__Available data__:
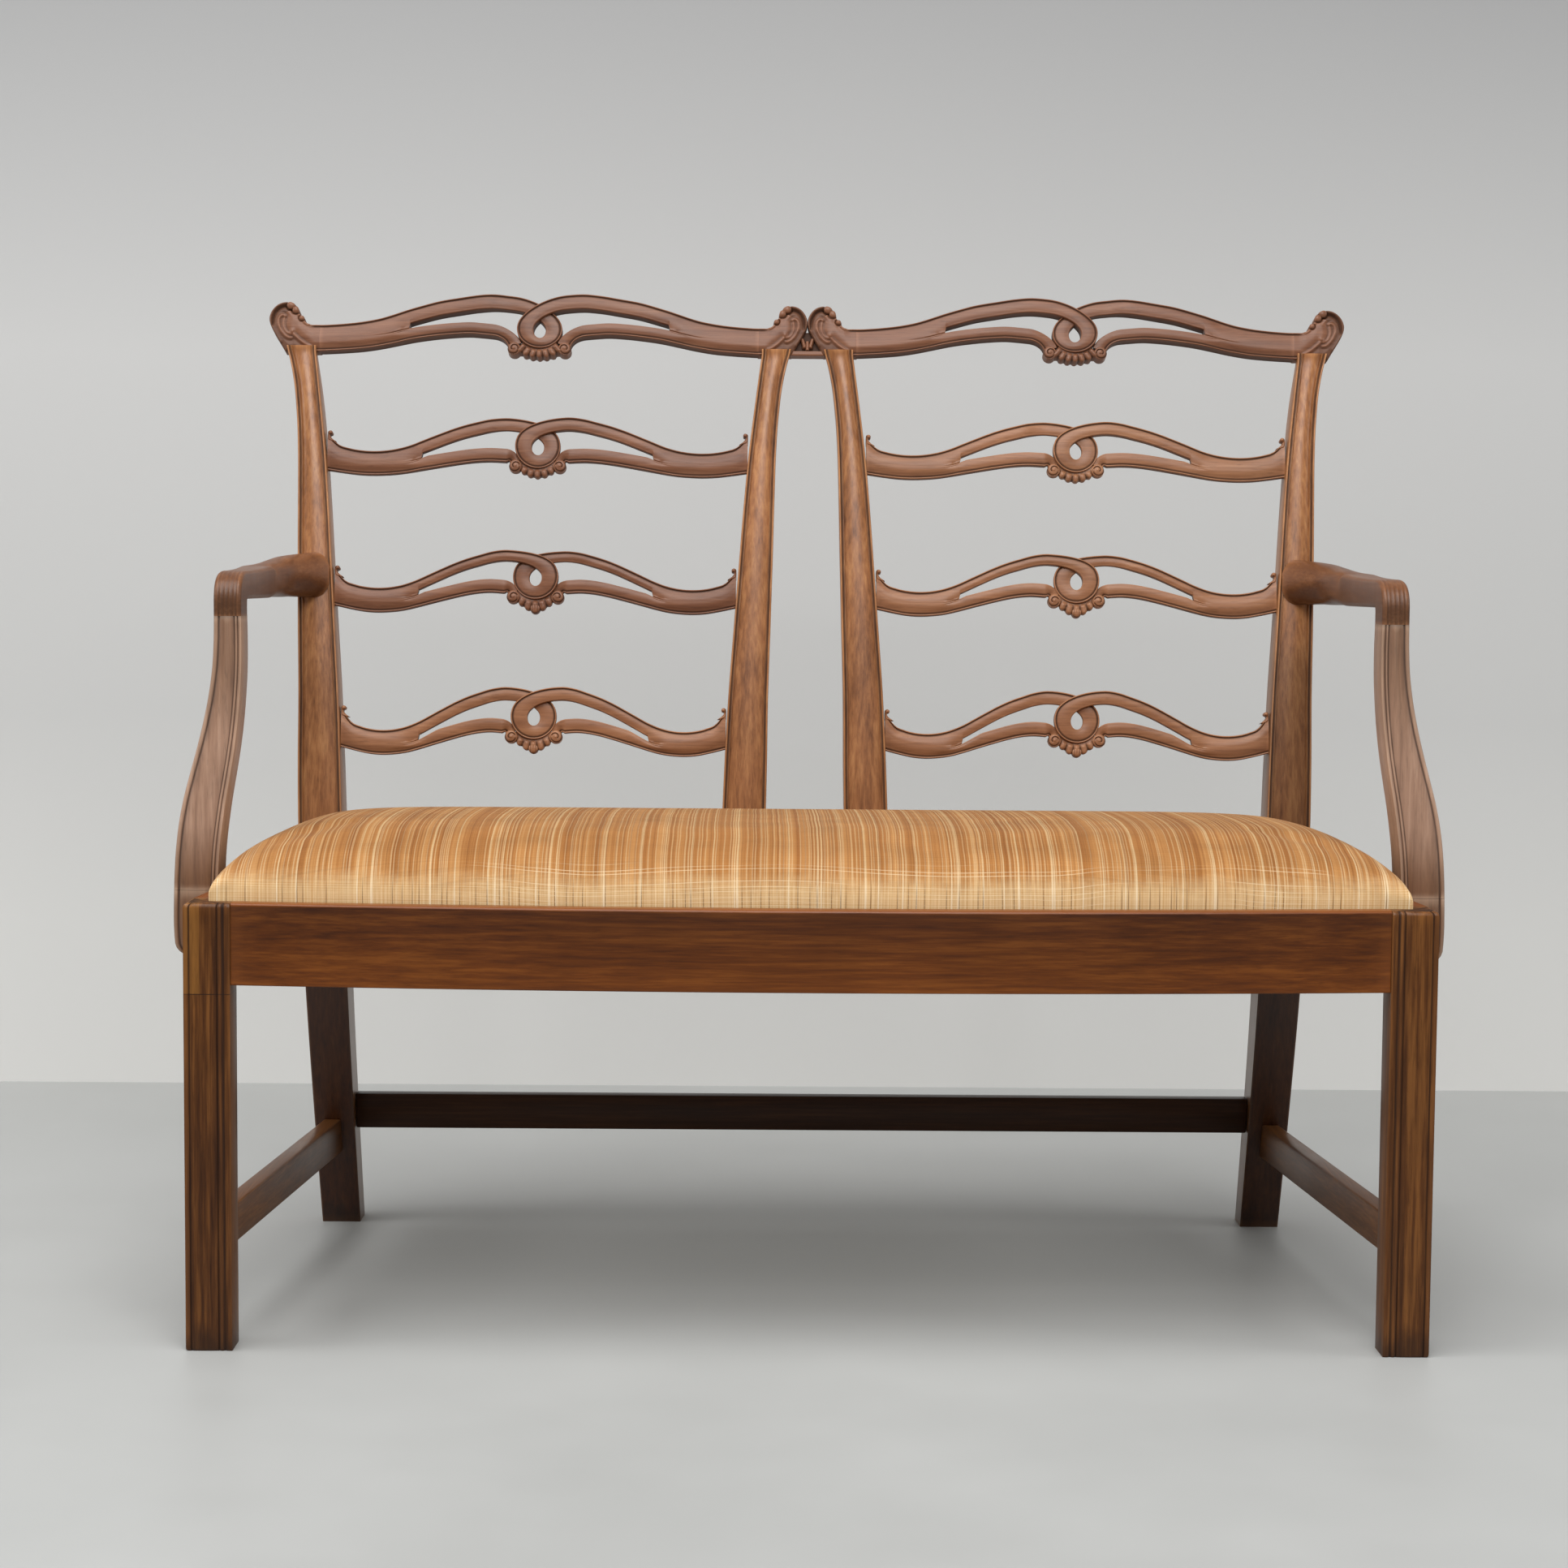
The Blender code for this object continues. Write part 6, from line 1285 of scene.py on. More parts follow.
def build_members():
    softened("rear_seat_rail", rear_wood, 0.0015)
    softened("rear_stretcher", rear_wood, 0.0014)
    for label in ("left", "right"):
        softened("side_seat_rail_" + label, side_rail_wood, 0.0015)
        softened("side_stretcher_" + label, side_stretcher_wood, 0.0016)
        for place in ("front", "rear"):
            softened("corner_block_%s_%s" % (place, label), secondary_wood, 0.0010)
            for number in (1, 2):
                paint(frame["nodes"]["block_screw_%s_%s_%d" % (place, label, number)].data, screw_steel)
        for screw in ("arm_rest_screw_%s", "arm_support_screw_%s_1", "arm_support_screw_%s_2"):
            paint(frame["nodes"][screw % label].data, screw_steel)
    softened("centre_seat_brace", side_secondary_wood, 0.0010)
    for bar in ("front", "rear"):
        softened("seat_frame_" + bar, secondary_wood, 0.0010)
    for bar in ("left", "right", "centre"):
        softened("seat_frame_" + bar, side_secondary_wood, 0.0010)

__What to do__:
Copy the material above, line for line.

__Result below__:
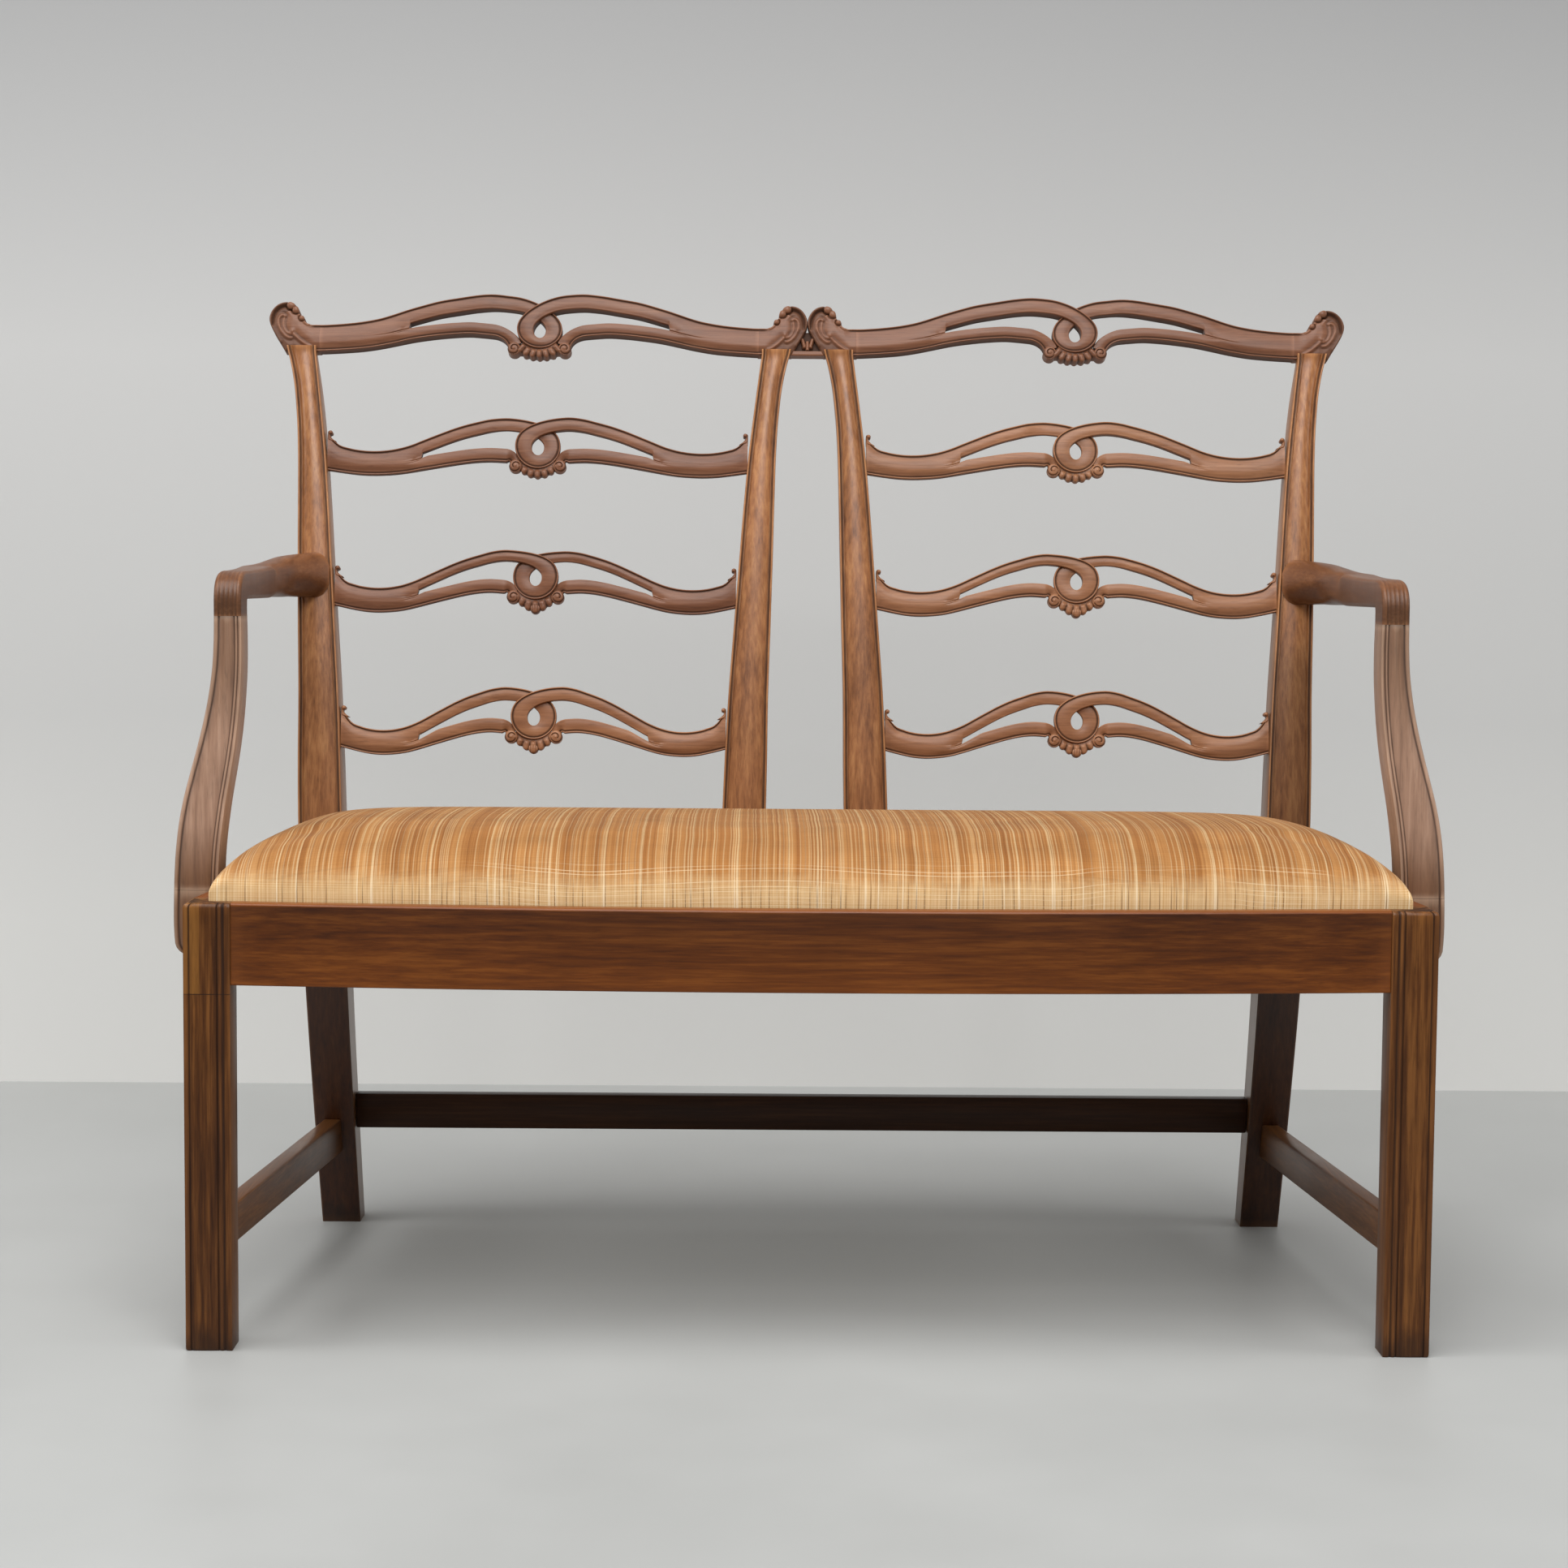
The Blender code for this object continues. Write part 6, from line 1285 of scene.py on. More parts follow.
def build_members():
    softened("rear_seat_rail", rear_wood, 0.0015)
    softened("rear_stretcher", rear_wood, 0.0014)
    for label in ("left", "right"):
        softened("side_seat_rail_" + label, side_rail_wood, 0.0015)
        softened("side_stretcher_" + label, side_stretcher_wood, 0.0016)
        for place in ("front", "rear"):
            softened("corner_block_%s_%s" % (place, label), secondary_wood, 0.0010)
            for number in (1, 2):
                paint(frame["nodes"]["block_screw_%s_%s_%d" % (place, label, number)].data, screw_steel)
        for screw in ("arm_rest_screw_%s", "arm_support_screw_%s_1", "arm_support_screw_%s_2"):
            paint(frame["nodes"][screw % label].data, screw_steel)
    softened("centre_seat_brace", side_secondary_wood, 0.0010)
    for bar in ("front", "rear"):
        softened("seat_frame_" + bar, secondary_wood, 0.0010)
    for bar in ("left", "right", "centre"):
        softened("seat_frame_" + bar, side_secondary_wood, 0.0010)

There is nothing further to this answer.